Sur les chefs de préjudice compris dans la mission de l'expert :

2. Aux termes de l'article R. 621-12 du code de justice administrative : " Le président de la juridiction, après consultation du président de la formation de jugement (...) peut (...) au cours de l'expertise (...) accorder aux experts (...) sur leur demande, une allocation provisionnelle à valoir sur le montant de leurs honoraires et débours. / Il précise la ou les parties qui devront verser ces allocations. Sa décision ne peut faire l'objet d'aucun recours ". Aux termes de l'article R. 621-12-1 du même code : " L'absence de versement, par la partie qui en a la charge, de l'allocation provisionnelle, dans le mois qui suit la notification de la décision mentionnée à l'article R. 621-12, peut donner lieu, à la demande de l'expert, à une mise en demeure signée du président de la juridiction. / Si le délai fixé par cette dernière n'est pas respecté, et si le rapport d'expertise n'a pas été déposé à cette date, l'expert est appelé par le président à déposer, avec sa note de frais et honoraires, un rapport se limitant au constat des diligences effectuées et de cette carence, dont la juridiction tire les conséquences, notamment pour l'application des dispositions du deuxième alinéa de l'article R. 761-1 (...) ".

3. S'il revient à la juridiction, selon l'article R. 621-12-1, de tirer les conséquences du rapport de l'expert constatant les diligences accomplies et la carence résultant de l'absence de versement de l'allocation provisionnelle, il lui appartient néanmoins de statuer sur les conclusions dont elle demeure saisie au vu de l'ensemble des éléments recueillis dans le cadre de l'instruction menée devant elle, jusqu'à la clôture de cette instruction.
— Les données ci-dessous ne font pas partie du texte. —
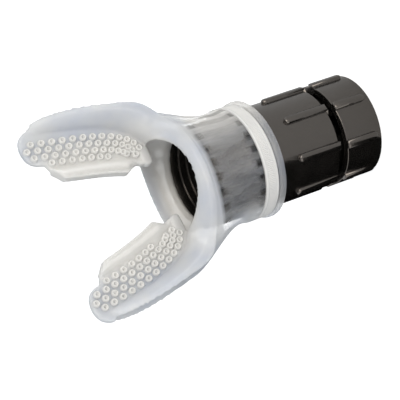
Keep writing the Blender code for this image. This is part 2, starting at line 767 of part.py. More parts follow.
def gum_flange(cutters, columns=44, across=10):
    """The gum flange from one wing's tip round the mouth opening to the other's. Its outer side is filled in
    between its rims where the wings leave the funnel."""
    rings = []
    for x in arch_stations(columns):
        base = arch_point(x)
        out = arch_outward(x)
        web = 1 - smooth_blend((abs(x) - FLANGE_WEB_START) / FLANGE_WEB_LENGTH)
        levels = [2 * j / across - 1 for j in range(across + 1)]
        ring = []
        for level in levels:
            ring.append(base + out * flange_lean(x, level) + Vector((0.0, level * flange_reach(x), 0.0)))
        for level in reversed(levels):
            lean = flange_lean(x, level)
            lean += web * (flange_lean(x, 1.0) - lean)
            ring.append(base + out * (lean + FLANGE_WALL) + Vector((0.0, level * flange_reach(x), 0.0)))
        rings.append(ring)
    return skin("gum_flange", rings, cutters)


def under_flange(x, y):
    """The height of the middle of the flange's wall over one place."""
    low = 0.0
    high = ARCH_HALF_WIDTH
    for _ in range(24):
        middle = (low + high) / 2
        level = min(abs(y) / flange_reach(middle), 1.0)
        out = arch_outward(middle)
        offset = flange_lean(middle, level) + FLANGE_WALL / 2
        if middle + out.x * offset < abs(x):
            low = middle
        else:
            high = middle
    return arch_point(low).z + out.z * offset


def funnel_point(z, angle):
    """The funnel's outside: a circle at the collar that becomes a lens across the wings."""
    share = (z - FUNNEL_Z) / FUNNEL_LENGTH
    wide = COLLAR_RADIUS + FUNNEL_SPREAD * smooth_blend(share**FUNNEL_EARLY)
    deep = COLLAR_RADIUS + FUNNEL_BULGE * smooth_blend(share)
    power = 2 / (2 - (2 - FUNNEL_SQUARENESS) * smooth_blend(share))
    across = math.cos(angle)
    side = math.sin(angle)
    return Vector((
        math.copysign(wide * abs(across) ** power, across),
        math.copysign(deep * abs(side) ** power, side),
        z,
    ))


def funnel_top(angle):
    """The height where the funnel's outside meets the flange, or the funnel's full length."""
    low = SPIGOT_END
    high = FUNNEL_Z + FUNNEL_LENGTH
    for _ in range(20):
        middle = (low + high) / 2
        point = funnel_point(middle, angle)
        if under_flange(point.x, point.y) > middle:
            low = middle
        else:
            high = middle
    return low


def collar_section():
    """The collar's section, from the air passage round its rear lip to the bead in front of the tie."""
    lip = COLLAR_RADIUS + LIP_HEIGHT
    rear = BARREL_END + CLEARANCE
    front = SPIGOT_END + CLEARANCE
    seat_start = BARREL_END + REAR_LIP_LENGTH
    seat_end = seat_start + TIE_WIDTH + 2 * CLEARANCE
    bead_end = seat_end + BEAD_LENGTH
    return [
        (THROAT_RADIUS - CLEARANCE, front),
        (COLLAR_BORE, front),
        (COLLAR_BORE, rear),
        (lip, rear),
        (lip, seat_start),
        (TIE_SEAT_RADIUS, seat_start),
        (TIE_SEAT_RADIUS, seat_end),
        (lip, seat_end),
        (lip, bead_end),
        (COLLAR_RADIUS, bead_end + LIP_HEIGHT),
    ]


def tube_rings(around=48, steps=9):
    """Collar and funnel as one skin, closed on top by three rings under the middle of the flange's wall."""
    angles = spread(around)
    rings = []
    for radius, height in collar_section():
        rings.append([Vector((radius * math.cos(a), radius * math.sin(a), height)) for a in angles])
    tops = [funnel_top(angle) for angle in angles]
    for i in range(steps + 1):
        share = i / steps
        rings.append([funnel_point(FUNNEL_Z + (top - FUNNEL_Z) * share, a) for a, top in zip(angles, tops)])
    edge = rings[-1]
    inner = THROAT_RADIUS - CLEARANCE
    for inset in (0.3, 0.6, 1.0):
        ring = []
        for angle, outer in zip(angles, edge):
            x = (1 - inset) * outer.x + inset * inner * math.cos(angle)
            y = (1 - inset) * outer.y + inset * inner * math.sin(angle)
            ring.append(Vector((x, y, min(under_flange(x, y), outer.z))))
        rings.append(ring)
    return rings


def air_passage(cutters, around=48):
    """What is cut out for the air: round at the spigot and flaring to the oval mouth opening."""
    rings = []
    for share in (-0.2, 0.0, 0.25, 0.5, 0.75, 1.0, 3.0):
        deep = THROAT_RADIUS + OPENING_BULGE * smooth_blend(share)
        height = SPIGOT_END + OPENING_FLARE_LENGTH * share
        rings.append([Vector((THROAT_RADIUS * math.cos(a), deep * math.sin(a), height)) for a in spread(around)])
    return skin("air_passage", rings, cutters)


def inner_crease(z):
    """Where a platform ends on the tongue side, at one height."""
    share = (z - ARCH_Z) / ARCH_DEPTH
    return ARCH_HALF_WIDTH * share ** (1 / ARCH_POWER) - PLATFORM_WIDTH * share**PLATFORM_TAPER


def platform_outline():
    """One bite platform seen square to the bite plane: up the tongue side, round the tip and back down the arch."""
    tip_z = ARCH_Z + ARCH_DEPTH
    root_z = ARCH_Z + PLATFORM_ROOT_RISE
    outline = []
    for i in range(11):
        z = root_z + (tip_z - root_z) * i / 10
        outline.append((inner_crease(z), z))
    left = inner_crease(tip_z) + PLATFORM_TIP_INSET
    right = ARCH_HALF_WIDTH + PLATFORM_TIP_OVERHANG
    for i in range(1, 14):
        level = -math.cos(math.pi * i / 13)
        rise = PLATFORM_TIP * (1 - abs(level) ** PLATFORM_TIP_SQUARENESS) ** (1 / PLATFORM_TIP_SQUARENESS)
        outline.append(((left + right) / 2 + (right - left) / 2 * level, tip_z + rise))
    half_wall = FLANGE_WALL / 2
    for i in range(15):
        along = (i / 14) ** 1.4
        x = ARCH_HALF_WIDTH - (ARCH_HALF_WIDTH - THROAT_RADIUS) * along
        point = arch_point(x) + arch_outward(x) * half_wall
        outline.append((point.x, point.z))
    return outline


def slab(name, outline, side, thickness, cutters):
    """A flat piece in the bite plane, from its outline on the +X side."""
    rings = [[Vector((side * x, y, z)) for x, z in outline] for y in (-thickness / 2, thickness / 2)]
    return skin(name, rings, cutters)


def tongue_band(side, cutters, columns=16):
    """The low band along one platform, thickest at its free edge, with a groove down the middle of that edge."""
    section = list(BAND_SECTION) + [(inward, -rise) for inward, rise in reversed(BAND_SECTION[:-1])]
    root_z = ARCH_Z + PLATFORM_ROOT_RISE
    tip_z = ARCH_Z + ARCH_DEPTH - BAND_TIP_GAP
    rings = []
    for i in range(columns + 1):
        share = i / columns
        z = root_z + (tip_z - root_z) * (share + 0.5 * (1 - math.cos(math.pi * share))) / 2
        slope = (inner_crease(z + 0.1) - inner_crease(z - 0.1)) / 0.2
        inward = Vector((-1.0, 0.0, slope)).normalized()
        grown = smooth_blend((z - root_z - BAND_ROOT_LENGTH / 3) / BAND_ROOT_LENGTH)
        width = BAND_WIDTH + (BAND_TIP_WIDTH - BAND_WIDTH) * share
        width = BAND_ROOT_WIDTH + (width - BAND_ROOT_WIDTH) * grown
        width *= rounded_end(tip_z - z + 0.2, BAND_END_ROUND)
        height = (BAND_ROOT_HEIGHT + (BAND_HEIGHT - BAND_ROOT_HEIGHT) * grown) / 2
        ring = []
        for along, rise in section:
            point = Vector((inner_crease(z), 0.0, z)) + inward * (along * width)
            ring.append(Vector((side * point.x, -rise * height, point.z)))
        rings.append(ring)
    return skin("tongue_band", rings, cutters)


def root_tab(side, cutters):
    """The small round-ended tab by the mouth opening, at the root of one platform."""
    half = TAB_WIDTH / 2
    z = ARCH_Z + PLATFORM_ROOT_RISE
    root = inner_crease(z) + half
    centre = root - TAB_LENGTH + half
    outline = [(root + half, z + half)]
    for i in range(9):
        angle = math.pi / 2 + math.pi * i / 8
        outline.append((centre + half * math.cos(angle), z + half * math.sin(angle)))
    outline.append((root + half, z - half))
    return slab("root_tab", outline, side, TAB_THICKNESS, cutters)


def build_mouthpiece(parts, cutters, silicone):
    """Collar, funnel, gum flange, bite platforms and the bands on their tongue side, as one silicone moulding."""
    mouthpiece = skin("mouthpiece", tube_rings(), parts, silicone, capped=False)
    combine(mouthpiece, "UNION", gum_flange(cutters))
    combine(mouthpiece, "DIFFERENCE", air_passage(cutters))
    for side in (-1, 1):
        platform = slab("bite_platform", platform_outline(), side, PLATFORM_THICKNESS, cutters)
        combine(mouthpiece, "UNION", platform, tongue_band(side, cutters), root_tab(side, cutters))
    return mouthpiece


def main():
    for obj in list(bpy.data.objects):
        bpy.data.objects.remove(obj, do_unlink=True)
    parts = new_collection("breathing_trainer")
    cutters = new_collection("cutters")
    black = new_material("black_plastic", (0.015, 0.014, 0.013), 0.32)
    grey = new_material("grey_plastic", (0.30, 0.31, 0.32), 0.45)
    nylon = new_material("white_nylon", (0.86, 0.86, 0.85), 0.4)
    rubber = new_material("black_rubber", (0.03, 0.03, 0.03), 0.7)
    silicone = new_material("clear_silicone", (0.82, 0.84, 0.87), 0.35, 0.6)
    steel = new_metal("spring_steel", (0.62, 0.62, 0.61), 0.3)
    build_mouthpiece(parts, cutters, silicone)
    build_cable_tie(parts, cutters, nylon)
    build_barrel(parts, cutters, black)
    build_seat_plate(parts, cutters, grey)
    build_seat_rings(parts, cutters, rubber, silicone, steel)
    build_plug(parts, cutters, grey)
    build_plug_seal(parts, rubber)
    build_thrust_washer(parts, nylon)
    build_stem_clip(parts, cutters, steel)
    build_stem(parts, steel)
    build_dial(parts, cutters, black)
    build_o_ring(parts, rubber)
    build_travel_clip(parts, cutters, steel)


main()
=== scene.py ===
"""Looks for the breathing trainer: a milky silicone mouthpiece, its toothed tie and the moulded plastics.

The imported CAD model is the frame. Sizes are in millimetres in the CAD's own axes: the tube runs along Z, the
bite lies in the XZ plane and the photographed side faces -Y. Each piece and each kind of material has its own
function, and main() puts them together.
"""

import math

import bmesh
import bpy
from mathutils import Matrix, Vector


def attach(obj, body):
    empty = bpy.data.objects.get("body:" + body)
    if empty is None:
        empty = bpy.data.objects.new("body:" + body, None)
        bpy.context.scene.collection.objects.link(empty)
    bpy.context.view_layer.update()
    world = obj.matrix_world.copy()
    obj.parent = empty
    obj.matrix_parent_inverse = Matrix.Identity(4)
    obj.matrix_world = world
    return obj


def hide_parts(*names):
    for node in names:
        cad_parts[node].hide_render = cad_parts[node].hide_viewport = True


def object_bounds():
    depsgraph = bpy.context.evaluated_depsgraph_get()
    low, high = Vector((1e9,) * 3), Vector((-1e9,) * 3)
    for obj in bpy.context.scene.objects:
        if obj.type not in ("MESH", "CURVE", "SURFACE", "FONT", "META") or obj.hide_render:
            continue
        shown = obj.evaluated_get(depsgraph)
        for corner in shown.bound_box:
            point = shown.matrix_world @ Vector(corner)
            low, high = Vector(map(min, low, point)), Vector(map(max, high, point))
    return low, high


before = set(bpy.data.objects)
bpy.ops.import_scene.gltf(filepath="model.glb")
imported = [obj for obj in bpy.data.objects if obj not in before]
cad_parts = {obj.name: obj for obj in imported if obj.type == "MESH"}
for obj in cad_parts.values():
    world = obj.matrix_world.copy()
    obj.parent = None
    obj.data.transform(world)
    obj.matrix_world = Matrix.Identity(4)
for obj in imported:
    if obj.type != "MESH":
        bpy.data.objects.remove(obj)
cad_low, cad_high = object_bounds()

# A millimetre in metres, the CAD's gap between pieces that touch, and a number next to zero
MM = 0.001
CLEARANCE = 0.3
TINY = 1e-9

# Camera at the photograph's viewing angle
CAMERA_PLACE = (-116.82, -456.86, 295.54)
CAMERA_RIGHT = (-0.42348, -0.33447, -0.84190)
CAMERA_UP = (0.88136, -0.36698, -0.29754)
CAMERA_LENS = 162.0
CAMERA_SENSOR = 36.0
CAMERA_NEAR = 0.01
CAMERA_FAR = 20.0

# Heights from the dial's flat end up the tube
DIAL_HEIGHT = 12.6
BARREL_END = 36.2
SPIGOT_END = 56.8

# Collar, with its lip, the tie's seat and a bead beyond the seat
COLLAR_BORE = 15.4
COLLAR_RADIUS = 17.1
LIP_RADIUS = 18.1
LIP_ROUND = 0.4
LIP_FRONT_ROUND = 0.3
TIE_SEAT_RADIUS = 16.1
BEAD_RADIUS = 17.5
BEAD_END = 46.0
BEAD_ROUND = 0.2
BEAD_ROUND_LENGTH = 0.3
BEAD_SLOPE_START = 0.8
BEAD_SLOPE_END = 0.6
BEAD_FOOT = 0.1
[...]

Il ressort des pièces du dossier de la cour administrative d'appel de Versailles que, après que l'expert eut renoncé à poursuivre sa mission en l'absence de versement de l'allocation provisionnelle, le rapport qu'il a remis à la cour mentionnait, outre le constat de carence, au titre des diligences qu'il avait effectuées, la liste des pièces qu'il avait estimé nécessaires à l'exercice de sa mission et que M. et Mme D..., à la suite du dépôt de ce rapport, ont versé au dossier de la procédure devant la cour des documents correspondant aux pièces visées par l'expert. Dans ces conditions, les requérants sont, en l'espèce, fondés à soutenir que la cour a insuffisamment motivé sa décision en se bornant à relever qu'ils n'avaient pas permis, de leur fait, la réalisation de l'expertise pour en déduire qu'ils n'avaient pas mis la cour en mesure d'apprécier le bien-fondé de leurs prétentions.

4. Il en résulte que les requérants sont fondés à demander pour ce motif l'annulation de l'arrêt qu'ils attaquent en tant qu'il rejette leurs conclusions aux fins d'indemnisation des chefs de préjudice compris dans la mission d'expertise, sans qu'il soit besoin de se prononcer sur l'autre moyen présenté au soutien de ces conclusions.

Sur les chefs de préjudice non compris dans la mission d'expertise :

5. En estimant à 1 000 euros le préjudice moral subi par les époux D... du fait de la fermeture irrégulière par l'arrêté du 23 juillet 2014 de l'établissement qu'ils géraient, la cour a porté sur les faits de l'espèce une appréciation souveraine qui est exempte de dénaturation.

6. Il résulte de tout ce qui précède que les requérants ne sont fondés à demander l'annulation de l'arrêt qu'ils attaquent qu'en tant qu'il statue sur les chefs de préjudice compris dans la mission d'expertise.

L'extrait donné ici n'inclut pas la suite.